Таким образом планы главарей крестоносцев и правителей республики св. Марка стали известны апостольскому престолу. В Венецию тотчас полетело отправленное с аббатом де Лочедио грозное предупреждение: папа под угрозой отлучения вновь запретил крестоносцам нападать на христианские земли. Этот запрет был, однако, лишь очередной лицемерной уловкой Рима. Еще в то время, когда Петр Капуанский находился в лагере крестоносцев, вопрос же о походе на Задар проходил стадию обсуждения, ряд сеньоров обратились к легату за советом: как быть? Не разойтись ли крестоносцам, чтобы таким путем пресечь злое намерение Дандоло? В ответ на эти запросы легат, несомненно выражавший волю апостольского престола, заявил: "Простительнее и менее позорно искупить малое зло великим благим деянием, нежели оставить обет Крестового похода невыполненным и вернуться на родину, принеся с собой вместе с грехами еще и бесславие".
Следовательно, с точки зрения папы, Крестовый поход надлежало довести до конца любой ценой. Ни при каких обстоятельствах войско не должно расходиться, даже если его поведут против Задара, — такова была, в сущности, позиция папы, как ее раскрывает, в частности, и немецкий хронист из Гальберштадта.
Он рассказывает о том, что епископ Конрад фон Крозиг (со слов которого хронист, кстати сказать, писал свое сочинение), не отваживаясь примкнуть к сговору вождей крестоносцев с дожем Венеции, тоже поставил перед легатом вопрос: как поступать ему, епископу? "Тот (легат), — пишет хронист, — прямо ответил, что папа предпочитает лучше скрыть от них (крестоносцев) что-либо неподобающее, чем освободить их от обета этого похода, и дал ему окончательный совет, чтобы он (епископ Конрад) никоим образом не отъезжал от войска, постарался бы сделать, что сумеет, дабы вынести их (крестоносцев) гнусности, которые они могут совершить". И тогда епископ, продолжает летописец, "примкнул (к соглашению), так же как и четыре аббата цистерцианского ордена, которых папа специально назначил, чтобы они словом и примером возглавляли войско крестоносцев".
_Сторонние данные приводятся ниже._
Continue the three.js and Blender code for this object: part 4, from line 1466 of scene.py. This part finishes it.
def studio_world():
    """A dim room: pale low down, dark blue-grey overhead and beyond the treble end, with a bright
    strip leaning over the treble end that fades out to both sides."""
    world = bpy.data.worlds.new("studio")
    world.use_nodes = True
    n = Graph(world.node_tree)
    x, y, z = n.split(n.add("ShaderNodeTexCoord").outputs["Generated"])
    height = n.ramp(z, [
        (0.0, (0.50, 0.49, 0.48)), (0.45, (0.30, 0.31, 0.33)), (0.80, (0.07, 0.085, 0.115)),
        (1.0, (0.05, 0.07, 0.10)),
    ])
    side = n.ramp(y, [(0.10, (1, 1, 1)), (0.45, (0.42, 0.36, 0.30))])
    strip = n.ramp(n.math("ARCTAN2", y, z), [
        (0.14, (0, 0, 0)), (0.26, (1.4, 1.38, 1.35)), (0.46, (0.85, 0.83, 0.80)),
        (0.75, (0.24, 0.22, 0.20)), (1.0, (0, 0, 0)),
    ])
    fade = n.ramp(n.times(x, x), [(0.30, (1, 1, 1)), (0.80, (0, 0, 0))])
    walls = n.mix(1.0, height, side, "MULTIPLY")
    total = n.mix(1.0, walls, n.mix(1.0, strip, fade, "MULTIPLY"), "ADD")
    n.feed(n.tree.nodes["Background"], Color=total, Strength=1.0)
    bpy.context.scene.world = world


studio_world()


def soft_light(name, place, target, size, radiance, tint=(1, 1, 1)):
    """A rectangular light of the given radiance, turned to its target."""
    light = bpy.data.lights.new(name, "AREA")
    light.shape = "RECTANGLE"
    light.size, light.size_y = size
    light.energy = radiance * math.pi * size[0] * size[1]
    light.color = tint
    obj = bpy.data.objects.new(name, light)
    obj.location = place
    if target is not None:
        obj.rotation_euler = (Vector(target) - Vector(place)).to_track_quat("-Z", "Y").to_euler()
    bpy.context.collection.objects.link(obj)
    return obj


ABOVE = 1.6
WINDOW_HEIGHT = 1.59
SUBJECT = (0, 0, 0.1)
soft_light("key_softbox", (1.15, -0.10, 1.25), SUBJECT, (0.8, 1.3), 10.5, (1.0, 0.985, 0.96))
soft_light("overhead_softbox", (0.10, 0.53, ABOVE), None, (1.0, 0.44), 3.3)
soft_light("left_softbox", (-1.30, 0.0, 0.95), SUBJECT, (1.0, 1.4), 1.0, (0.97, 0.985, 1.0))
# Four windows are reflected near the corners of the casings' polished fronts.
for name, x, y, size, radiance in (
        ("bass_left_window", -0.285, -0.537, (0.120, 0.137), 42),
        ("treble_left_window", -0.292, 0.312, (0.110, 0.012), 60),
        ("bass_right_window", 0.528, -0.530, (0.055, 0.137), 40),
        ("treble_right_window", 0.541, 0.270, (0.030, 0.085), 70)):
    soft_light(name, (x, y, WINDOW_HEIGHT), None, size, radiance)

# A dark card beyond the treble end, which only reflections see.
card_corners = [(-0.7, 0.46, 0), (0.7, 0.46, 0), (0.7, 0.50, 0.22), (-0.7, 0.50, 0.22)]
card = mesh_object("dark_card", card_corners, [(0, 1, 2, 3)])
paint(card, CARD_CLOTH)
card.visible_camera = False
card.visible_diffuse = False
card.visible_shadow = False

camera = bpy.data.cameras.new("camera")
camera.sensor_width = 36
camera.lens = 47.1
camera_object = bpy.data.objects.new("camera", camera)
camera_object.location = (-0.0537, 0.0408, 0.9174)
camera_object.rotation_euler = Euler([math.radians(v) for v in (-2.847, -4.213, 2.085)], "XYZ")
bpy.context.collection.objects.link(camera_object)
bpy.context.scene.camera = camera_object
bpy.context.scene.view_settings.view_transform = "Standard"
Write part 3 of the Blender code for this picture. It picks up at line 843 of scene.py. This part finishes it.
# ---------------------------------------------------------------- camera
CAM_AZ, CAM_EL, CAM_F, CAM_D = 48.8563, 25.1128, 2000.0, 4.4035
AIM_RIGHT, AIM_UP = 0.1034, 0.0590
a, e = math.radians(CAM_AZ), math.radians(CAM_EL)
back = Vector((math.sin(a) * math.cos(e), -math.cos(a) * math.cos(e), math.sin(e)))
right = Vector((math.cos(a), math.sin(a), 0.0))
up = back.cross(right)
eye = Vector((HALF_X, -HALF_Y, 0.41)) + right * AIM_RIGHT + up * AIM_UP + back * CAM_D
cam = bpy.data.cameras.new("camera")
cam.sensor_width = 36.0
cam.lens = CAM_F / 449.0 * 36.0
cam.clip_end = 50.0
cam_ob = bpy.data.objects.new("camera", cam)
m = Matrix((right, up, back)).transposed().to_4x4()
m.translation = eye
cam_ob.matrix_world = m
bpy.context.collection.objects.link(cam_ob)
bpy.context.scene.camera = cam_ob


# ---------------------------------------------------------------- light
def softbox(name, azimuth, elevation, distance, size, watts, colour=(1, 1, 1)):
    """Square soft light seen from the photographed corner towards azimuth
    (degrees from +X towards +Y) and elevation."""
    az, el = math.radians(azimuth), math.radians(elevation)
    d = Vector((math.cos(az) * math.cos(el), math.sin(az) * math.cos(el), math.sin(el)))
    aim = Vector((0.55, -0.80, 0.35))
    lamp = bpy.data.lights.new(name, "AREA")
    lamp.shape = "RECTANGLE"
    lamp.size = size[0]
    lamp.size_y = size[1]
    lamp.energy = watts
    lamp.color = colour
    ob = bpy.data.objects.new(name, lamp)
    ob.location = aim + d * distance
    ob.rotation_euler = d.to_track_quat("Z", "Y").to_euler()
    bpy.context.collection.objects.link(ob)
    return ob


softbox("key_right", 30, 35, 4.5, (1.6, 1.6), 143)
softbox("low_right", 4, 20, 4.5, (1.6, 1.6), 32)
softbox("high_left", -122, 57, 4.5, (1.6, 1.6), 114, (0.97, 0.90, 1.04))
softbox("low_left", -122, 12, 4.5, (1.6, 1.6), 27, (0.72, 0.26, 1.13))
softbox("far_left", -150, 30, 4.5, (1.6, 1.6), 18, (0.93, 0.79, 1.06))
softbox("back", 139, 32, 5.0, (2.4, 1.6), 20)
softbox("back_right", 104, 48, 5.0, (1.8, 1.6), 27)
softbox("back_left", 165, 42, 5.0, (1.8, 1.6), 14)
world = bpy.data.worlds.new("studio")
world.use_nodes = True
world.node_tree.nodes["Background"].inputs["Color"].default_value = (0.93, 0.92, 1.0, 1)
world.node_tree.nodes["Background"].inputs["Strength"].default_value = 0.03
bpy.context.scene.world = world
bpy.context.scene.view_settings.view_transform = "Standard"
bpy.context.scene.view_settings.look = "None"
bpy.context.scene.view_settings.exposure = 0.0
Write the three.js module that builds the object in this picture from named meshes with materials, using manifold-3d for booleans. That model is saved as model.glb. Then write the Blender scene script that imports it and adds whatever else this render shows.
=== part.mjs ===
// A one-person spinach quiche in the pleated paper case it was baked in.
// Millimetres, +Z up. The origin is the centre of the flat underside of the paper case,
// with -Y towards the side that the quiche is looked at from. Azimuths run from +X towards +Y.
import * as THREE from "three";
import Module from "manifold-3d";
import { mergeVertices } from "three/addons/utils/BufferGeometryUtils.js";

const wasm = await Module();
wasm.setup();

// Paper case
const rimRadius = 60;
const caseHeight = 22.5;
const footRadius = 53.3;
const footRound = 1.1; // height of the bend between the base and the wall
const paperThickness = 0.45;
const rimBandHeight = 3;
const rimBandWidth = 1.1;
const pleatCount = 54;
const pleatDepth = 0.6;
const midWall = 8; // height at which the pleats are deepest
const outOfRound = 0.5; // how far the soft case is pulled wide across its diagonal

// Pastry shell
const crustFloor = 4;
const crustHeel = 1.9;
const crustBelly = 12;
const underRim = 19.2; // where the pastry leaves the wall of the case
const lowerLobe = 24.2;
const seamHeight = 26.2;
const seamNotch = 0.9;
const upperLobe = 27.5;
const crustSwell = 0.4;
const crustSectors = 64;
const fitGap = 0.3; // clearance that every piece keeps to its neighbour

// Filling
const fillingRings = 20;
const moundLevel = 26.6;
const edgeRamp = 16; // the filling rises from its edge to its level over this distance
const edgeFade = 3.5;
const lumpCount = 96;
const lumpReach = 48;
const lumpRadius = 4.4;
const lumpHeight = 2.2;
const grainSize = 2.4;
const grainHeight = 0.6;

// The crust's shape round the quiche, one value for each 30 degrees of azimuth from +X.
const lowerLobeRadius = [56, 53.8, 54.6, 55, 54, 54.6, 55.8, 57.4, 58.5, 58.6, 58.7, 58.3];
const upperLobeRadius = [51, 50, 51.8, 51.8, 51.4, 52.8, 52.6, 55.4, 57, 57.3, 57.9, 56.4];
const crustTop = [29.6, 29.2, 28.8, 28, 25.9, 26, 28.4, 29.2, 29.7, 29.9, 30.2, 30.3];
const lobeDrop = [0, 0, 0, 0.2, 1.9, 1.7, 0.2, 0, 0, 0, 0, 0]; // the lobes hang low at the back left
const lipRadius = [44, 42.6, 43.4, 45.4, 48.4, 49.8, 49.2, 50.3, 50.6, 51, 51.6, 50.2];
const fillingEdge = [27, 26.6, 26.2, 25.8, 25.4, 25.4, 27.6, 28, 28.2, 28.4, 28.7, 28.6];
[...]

Иными словами, Иннокентий III устами своего легата фактически потворствовал тому, чтобы планы Венеции были осуществлены. Формально он подтвердил теперь свое запрещение поднимать меч на христиан и тем самым выполнил долг католического первосвященника. Иначе папа и не мог действовать: нападение на владения венгерского государя, числившегося крестоносцем, только набросило бы тень на Крестовый поход и подорвало бы существеннейший принцип универсалистской политики папства, не говоря уже о его престиже, который оказался бы сильно подмоченным.